Meg and Annie met in Maureen Thorpe’s first novel, Tangled in Time, also a quest for justice. In that book, the mission was to unseat a corrupt municipal mayor and his nasty gang. After their success, Annie, with some witchy help from Aunt Meg, returned to her modern world, but not without regrets at having to leave her medieval sweetheart Will (love of her alternate life) and her beloved aunt back in their 13th Century world.

In this second book of this series, Sailing to Byzantium, Aunt Meg draws Annie and Rosamund back through time to ancient Jorvik, actually York in the time of the Viking occupation, 400 years prior to the time of their first adventure.

This story centres on an urgent quest to recover twin seven-year-old sisters who had been kidnapped by unscrupulous merchants suborned by a nasty queen and sold to a wealthy Byzantine collector of curios, who also happens to be a friend of King Constantine.

Maureen Thorpe

Aunt Meg helps the children’s outraged and grieving father to assemble a search-and-rescue party to bring back the twins to Jorvik. Aunt Meg mysteriously snatches Annie’s beloved Will out of the Middle Ages to help with the project. Will, who had served as a soldier in the King’s elite guard, is happy to oblige and happy to reunite with his time-torn true love Annie.

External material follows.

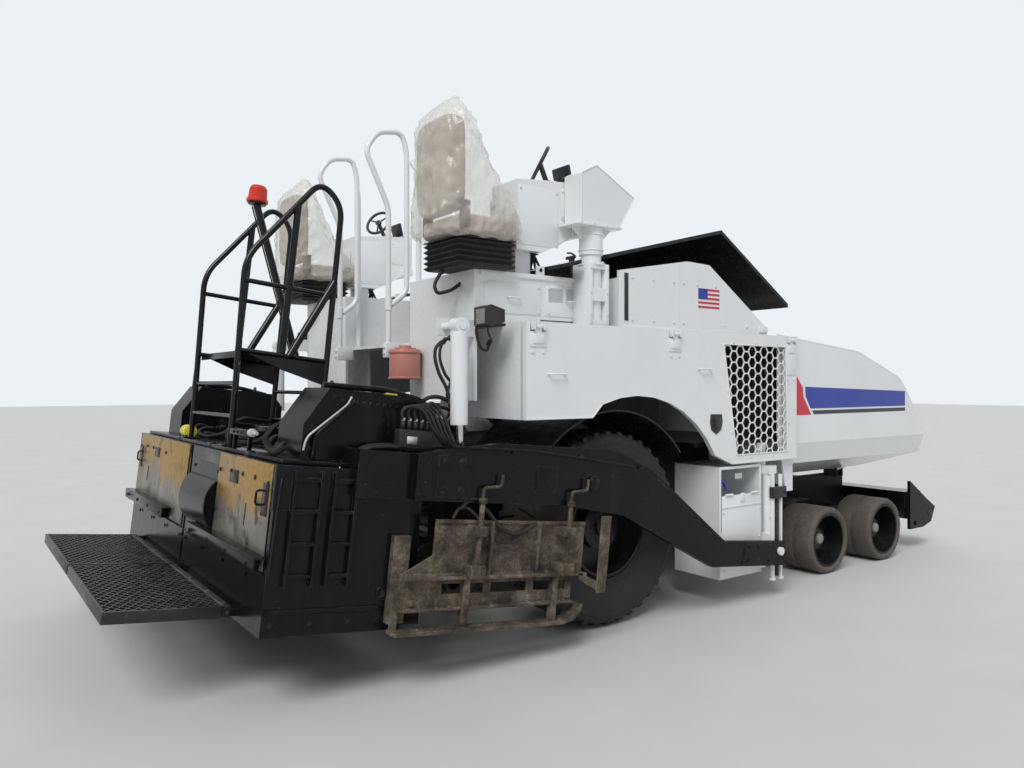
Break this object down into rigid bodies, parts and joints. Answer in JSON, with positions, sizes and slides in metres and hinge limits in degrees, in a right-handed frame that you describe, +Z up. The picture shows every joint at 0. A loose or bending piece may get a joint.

They all set off on a long journey in a trading convoy of Viking ships down the great Dnieper River system of Ukraine to Kiev and then into Russia and the Black Sea into the Empire of Byzantium and the great capital Constantinople. The geographic dangers of their voyage and various portages are further heightened by dangerous encounters with barbarian pirates and spell-set traps conjured by an evil Viking queen.

Annie serves as apprentice to Aunt Meg and develops her herbal skills as a healer and her newly discovered ability to communicate with animals and supernatural spirits. She learns to use calling, commanding, and protection spells to keep the team safe, and she learns to do battle with forces of evil by marshalling forces of love and loyalty. By the time they begin to close in on the captive twin girls, Annie has become a powerful witch in her own right. But she has yet to reckon with the diplomatic and political entanglements in the heart of the Byzantine Empire.

The novel is full of historical details and bits of lore around the practices of witchcraft. Its plot is an intriguing adventure that zips along at a quick clip and took me out of the house and into far away realms without having to leave my couch. I enjoyed the journey.

Congratulations to Maureen Thorpe on this, her second Annie and Rosamund time trek.